A decisão também se coaduna com a Lei Maria da Penha, que autoriza a prisão preventiva como forma de garantir medidas protetivas de urgência (art. 20, Lei 11.340/06).

Vedação a institutos despenalizadores

Importante destacar que, em casos de violência doméstica contra mulher, não se aplicam os institutos previstos na Lei 9.099/95, conforme art. 41 da Lei Maria da Penha:

"Não se aplica a Lei 9.099/95 às infrações penais praticadas com violência doméstica e familiar contra a mulher."

Com isso, ficam vedadas:

  • Transação penal;
  • Suspensão condicional do processo;
  • Acordo de não persecução penal (ANPP), nos termos do art. 28-A, § 2º, IV do CPP.

Ademais, vale salientar:

O fato de a conduta delitiva ter sido perpetrada em circunstância de entrevero/contenda entre autor e vítima não possui o condão de afastar a tipicidade formal ou material do crime de ameaça. Ao contrário, segundo as regras de experiência comum, delitos dessa natureza tendem a acontecer justamente em eventos de discussão, desentendimento, desavença ou disputa entre os indivíduos.

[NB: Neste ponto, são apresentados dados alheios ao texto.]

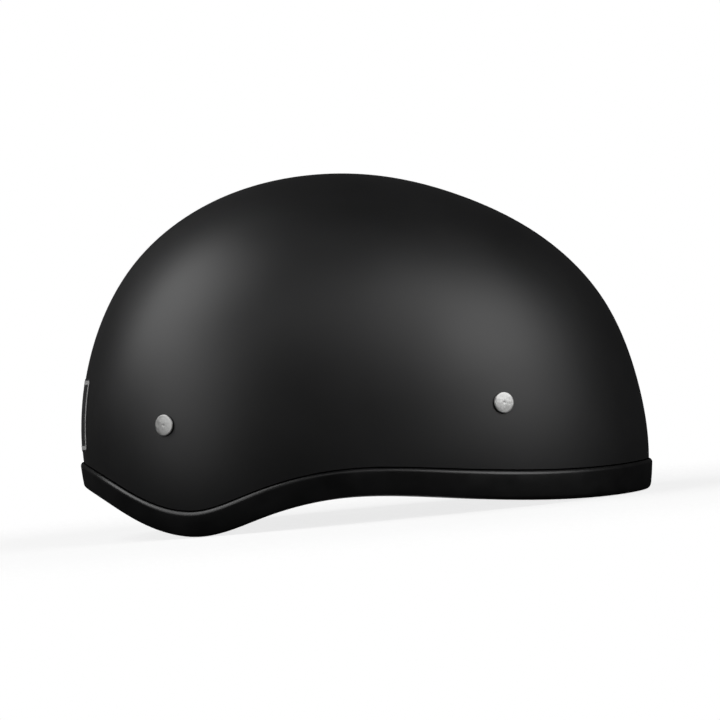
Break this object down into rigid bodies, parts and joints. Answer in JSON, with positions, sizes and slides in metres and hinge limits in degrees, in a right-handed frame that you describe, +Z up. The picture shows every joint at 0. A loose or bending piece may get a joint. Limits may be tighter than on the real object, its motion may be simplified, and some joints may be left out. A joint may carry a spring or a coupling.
{
  "type": "half shell motorcycle helmet",
  "caption": "Half shell motorcycle helmet: smooth matt dome with a rubber edge trim, riveted strap anchors, foam liner, comfort pads and a folded D-ring chin strap.",
  "frame": {"origin": "on the table, under the middle of the helmet's bounding box", "axes": "+X forward to the brow, +Y to the wearer's left, +Z up; the helmet stands on its rim, tipped 5.4 degrees nose-down from the picture's pose"},
  "size_m": [0.2684, 0.215, 0.162],
  "materials": {
    "shell_black": "matt black paint with a soft broad sheen",
    "trim_rubber": "semi-gloss black rubber",
    "liner_foam": "moulded black polystyrene foam",
    "pad_fabric": "black brushed knit over foam",
    "rivet_metal": "satin aluminium",
    "plate_steel": "zinc-plated steel",
    "webbing": "black woven nylon webbing",
    "ring_steel": "nickel-plated steel wire",
    "snap_metal": "black-lacquered snap"
  },
  "bodies": {
    "helmet": {"outer_shell": "shell_black", "edge_trim": "trim_rubber", "impact_liner": "liner_foam", "crown_pad": "pad_fabric", "brow_pad": "pad_fabric", "nape_pad": "pad_fabric", "left_temple_pad": "pad_fabric", "right_temple_pad": "pad_fabric", "strap_rivets": "rivet_metal", "rivet_plates": "plate_steel", "left_strap_roots": "webbing", "right_strap_roots": "webbing"},
    "left_yoke": {"left_strap_yoke": "webbing"},
    "left_chin": {"left_chin_strap": "webbing"},
    "outer_ring": {"outer_d_ring": "ring_steel"},
    "inner_ring": {"inner_d_ring": "ring_steel"},
    "right_yoke": {"right_strap_yoke": "webbing"},
    "right_chin": {"right_chin_strap": "webbing"},
    "right_return": {"right_strap_return": "webbing", "snap_stud": "snap_metal"},
    "right_tail": {"right_strap_tail": "webbing", "snap_socket": "snap_metal"}
  },
  "joints": [
    {"name": "left_yoke_swing", "type": "hinge", "parent": "helmet", "child": "left_yoke", "pos_m": [-0.004, 0.05805, 0.01987], "axis": [0.9992, 0.0395, 0], "range_deg": [0, 190]},
    {"name": "left_chin_fold", "type": "hinge", "parent": "left_yoke", "child": "left_chin", "pos_m": [-0.0044, 0.06825, 0.08407], "axis": [-0.9992, -0.0395, 0], "range_deg": [0, 110]},
    {"name": "outer_ring_swing", "type": "hinge", "parent": "left_chin", "child": "outer_ring", "pos_m": [-0.00402, 0.05843, 0.02995], "axis": [-0.9992, -0.0395, 0], "range_deg": [-35, 0]},
    {"name": "inner_ring_swing", "type": "hinge", "parent": "left_chin", "child": "inner_ring", "pos_m": [-0.00389, 0.05524, 0.03052], "axis": [-0.9992, -0.0395, 0], "range_deg": [0, 95]},
    {"name": "right_yoke_swing", "type": "hinge", "parent": "helmet", "child": "right_yoke", "pos_m": [-0.004, -0.05805, 0.01987], "axis": [-0.9992, 0.0395, 0], "range_deg": [0, 190]},
    {"name": "right_chin_fold", "type": "hinge", "parent": "right_yoke", "child": "right_chin", "pos_m": [-0.0044, -0.06825, 0.08407], "axis": [0.9992, -0.0395, 0], "range_deg": [0, 110]},
    {"name": "right_return_fold", "type": "hinge", "parent": "right_chin", "child": "right_return", "pos_m": [-0.00381, -0.05337, 0.0146], "axis": [-0.9992, 0.0395, 0], "range_deg": [0, 165]},
    {"name": "right_tail_fold", "type": "hinge", "parent": "right_return", "child": "right_tail", "pos_m": [-0.00406, -0.05954, 0.07037], "axis": [0.9992, -0.0395, 0], "range_deg": [0, 150]}
  ]
}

Entender o contrário é banalizar a violência contra a mulher e desprezar todo o empenho e a construção jurisprudencial do STJ no sentido de dar plena efetividade à Lei nº 11.340/2006 e responsabilização dos agressores, sempre com absoluto respeito aos corolários do contraditório, ampla defesa e devido processo legal.

STJ. Corte Especial.APn 943-DF, Rel. Min.Antonio Carlos Ferreira, julgado em 10/6/2024 (Informativo 21 – Edição Extraordinária).

Prerrogativas da advocacia: proteção não é privilégio

A apresentação da carteira da OAB no momento da abordagem não confere imunidade. Conforme o Estatuto, a prerrogativa assegura condições dignas de prisão, e não impunidade ou blindagem penal.

Ademais, o caso poderá ensejar responsabilidade ética e disciplinar, conforme o art. 34, XXV, da Lei 8.906/94, que prevê infração por “praticar ato que importe em desvalor para a classe”.

Assim, também é possível que João Neto possa sofrer um processo disciplinar e até perder a possibilidade de advogar conforme esse processo disciplinar.